Engels também acrescentou, em nota, uma definição rápida do que era a burguesia e o proletariado: 

Por burguesia entende-se a classe dos capitalistas modernos, proprietários dos meios de produção social que empregam o trabalho assalariado. Por proletariado, a classe dos assalariados modernos que, não tendo meios próprios de produção, são obrigados a vender sua força de trabalho para sobreviver.
(Nota de Engels à edição inglesa do Manifesto, 1888)

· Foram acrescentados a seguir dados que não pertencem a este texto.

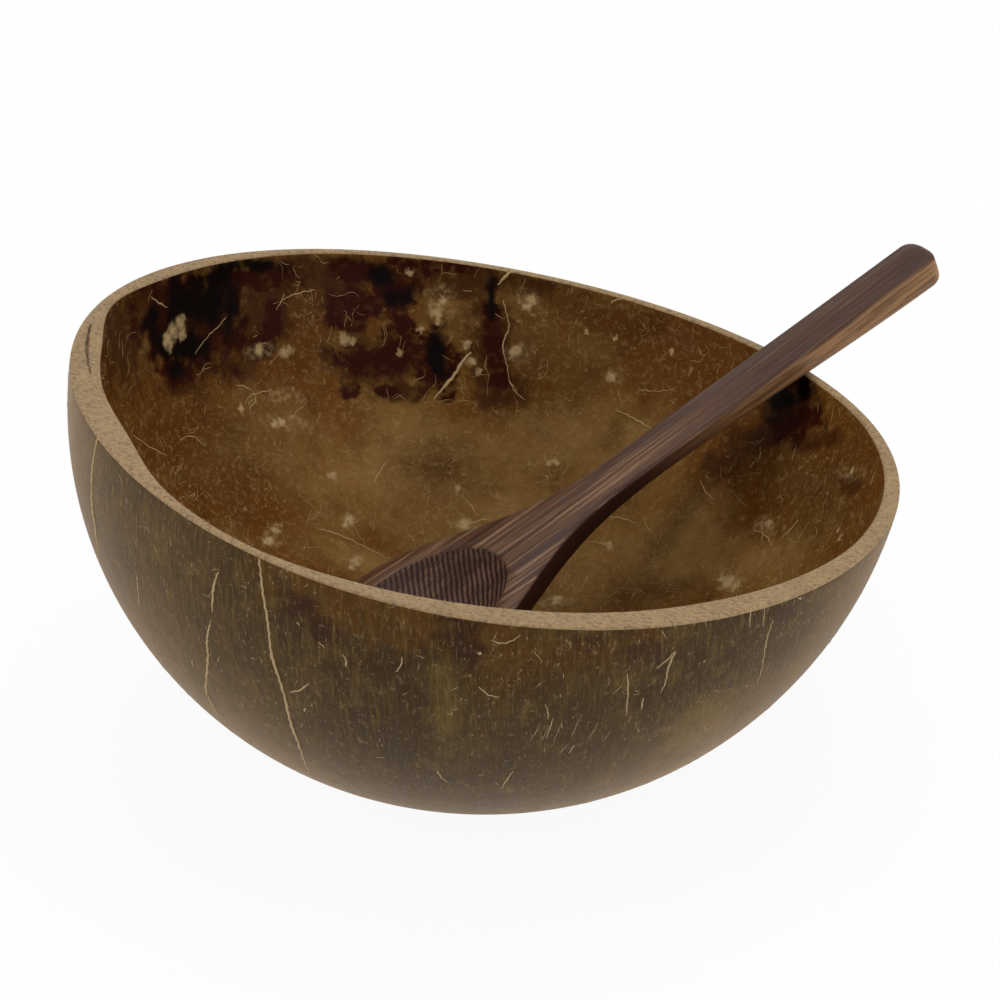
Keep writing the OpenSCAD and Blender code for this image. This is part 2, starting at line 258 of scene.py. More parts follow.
# Stains by kind, placed on the photograph: middle across, middle down, half width and half height, in
# pixels, and the lean of the long way, in degrees. The shade kind is painted shade in good part, and two
# of the black rows inside are the painted shadow under the handle
INSIDE_STAINS = {
    "black": (
        (210, 296, 30, 46, 0), (184, 348, 34, 22, 0), (176, 368, 12, 12, 0), (152, 322, 12, 26, 0),
        (196, 264, 40, 12, 12), (250, 266, 40, 10, 0), (378, 276, 18, 14, 0), (402, 296, 20, 14, 0),
        (437, 356, 12, 38, 4), (492, 298, 8, 26, 0), (186, 302, 30, 36, 0), (226, 316, 20, 30, 0),
        # The rows at 786 and 802 across are painted shadow: the shade under the handle where it crosses the
        # rim
        (166, 350, 12, 18, 0), (786, 398, 20, 18, 0), (802, 388, 14, 22, 0),
    ),
    "red": (
        (190, 318, 60, 56, 0), (236, 336, 14, 22, 0), (178, 372, 24, 14, 0), (272, 316, 9, 24, 0),
        (356, 306, 36, 24, 0), (394, 284, 30, 30, 0), (404, 340, 30, 22, 0), (436, 360, 22, 44, 0),
        (353, 390, 12, 8, 0), (386, 391, 12, 9, 0), (442, 399, 16, 6, 0), (494, 340, 11, 50, 2),
        (440, 266, 44, 9, 0), (262, 343, 16, 16, 0), (342, 316, 22, 20, 0), (374, 360, 36, 18, 0),
        (434, 370, 22, 34, 0), (498, 372, 13, 26, 0), (262, 278, 44, 14, -6), (372, 272, 60, 14, 0),
        (796, 424, 30, 18, 20),
    ),
    "umber": (
        (262, 304, 40, 48, 0), (120, 340, 34, 62, 0), (150, 300, 24, 30, 0), (310, 270, 80, 18, 0),
        (200, 330, 80, 66, 0), (250, 280, 60, 24, 10), (268, 336, 18, 14, 0), (180, 386, 28, 12, 0),
        (344, 290, 40, 40, 0), (380, 360, 58, 38, 0), (410, 392, 40, 14, 0), (492, 340, 26, 64, 0),
        (500, 392, 32, 20, 0), (472, 282, 60, 24, 0), (540, 282, 50, 18, -12), (748, 446, 50, 22, 30),
        (792, 412, 44, 32, 0), (818, 440, 30, 16, 0), (850, 484, 13, 13, 0),
    ),
    # Painted shade in part: the leaning row at 692 across and the short one at 660 are the spoon's shadow
    # across the floor, and the rows at 300 and 600 across are the shade under the back of the rim; the
    # others are softer darker patches
    "shade": (
        (530, 350, 60, 60, 0), (436, 467, 24, 20, 0), (434, 466, 40, 30, 0), (815, 480, 60, 60, 0),
        (692, 500, 70, 11, 54), (190, 450, 110, 60, -48), (170, 320, 110, 80, 0), (660, 592, 40, 8, 14),
        (300, 300, 120, 60, 0), (600, 320, 120, 40, -16),
    ),
    "orange": (
        (170, 440, 60, 70, -35), (150, 400, 40, 44, 0), (250, 500, 80, 40, -30), (860, 460, 34, 60, 0),
        (640, 330, 90, 34, -14), (390, 300, 70, 40, 0), (520, 400, 50, 26, 0), (300, 310, 50, 44, 0),
        (196, 500, 60, 40, -40),
    ),
    "olive": (
        (400, 470, 120, 62, 0), (560, 440, 110, 56, 0), (690, 556, 130, 52, 0), (420, 430, 80, 26, 0),
        (700, 530, 60, 50, 30), (360, 560, 70, 20, -20), (640, 450, 60, 50, 0), (760, 560, 70, 30, 20),
        (520, 530, 60, 60, 0),
    ),
    "pale": (
        (262, 350, 24, 9, 0), (286, 350, 14, 8, 0), (280, 396, 22, 10, 0), (438, 303, 18, 22, 0),
        (528, 300, 16, 16, 0), (516, 354, 16, 12, 0), (730, 580, 18, 14, 0), (770, 528, 20, 14, 0),
        (274, 535, 14, 14, 0), (560, 602, 30, 8, 0), (466, 524, 24, 9, 12), (850, 472, 16, 10, 0),
        (288, 424, 28, 9, 0), (612, 376, 12, 10, 0),
    ),
}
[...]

A definição de Engels tem o mérito da clareza e da concisão, mas é demasiado formal. O único traço de historicidade que nela encontramos é o uso do adjetivo “moderno” aplicado à burguesia e ao proletariado. Trata-se de um epíteto que é pau para toda obra, já que pretende especificar sem especificar coisa nenhuma, pois é justamente o caráter distintivo da modernidade que está em jogo: se a sociedade moderna se caracteriza pelo antagonismo entre burguesia e proletariado, definir a burguesia e o proletariado como grupos modernos não esclarece nada sobre a dinâmica histórico-social dessas duas classes. Sabemos apenas que elas são correlatas num dado momento histórico, que é a modernidade: uns empregam o trabalho assalariado, outro se vendem como força de trabalho assalariado.

Com certeza, Engels julgava que a seção I do Manifesto demonstrava o movimento histórico que conduzia a essa relação dual e antagônica que definia a sociedade moderna. O problema é que se quando se afirma que a burguesia é a classe dos capitalistas modernos, perde-se justamente o movimento que começa no enraizamento da burguesia na sociedade feudal, movimento ao qual Marx se mostra tão atento no restante da seção I .

Portanto, as notas de Engels não corrigem os problemas na redação do aluno Marx. Na verdade, enquanto Engels se refere estaticamente a algo que se apresenta pronto (a burguesia e o proletariado modernos), o aluno Marx está tentando capturar um movimento. Seus meios são insuficientes, sua pressa deve ser censurada, mas sua ambição teórica deve ser incentivada. 

Em deferência à sua ousadia e inteligência, considero que o aluno está aprovado, mas recomendo vivamente mais cuidado na redação da continuação da seção I do Manifesto.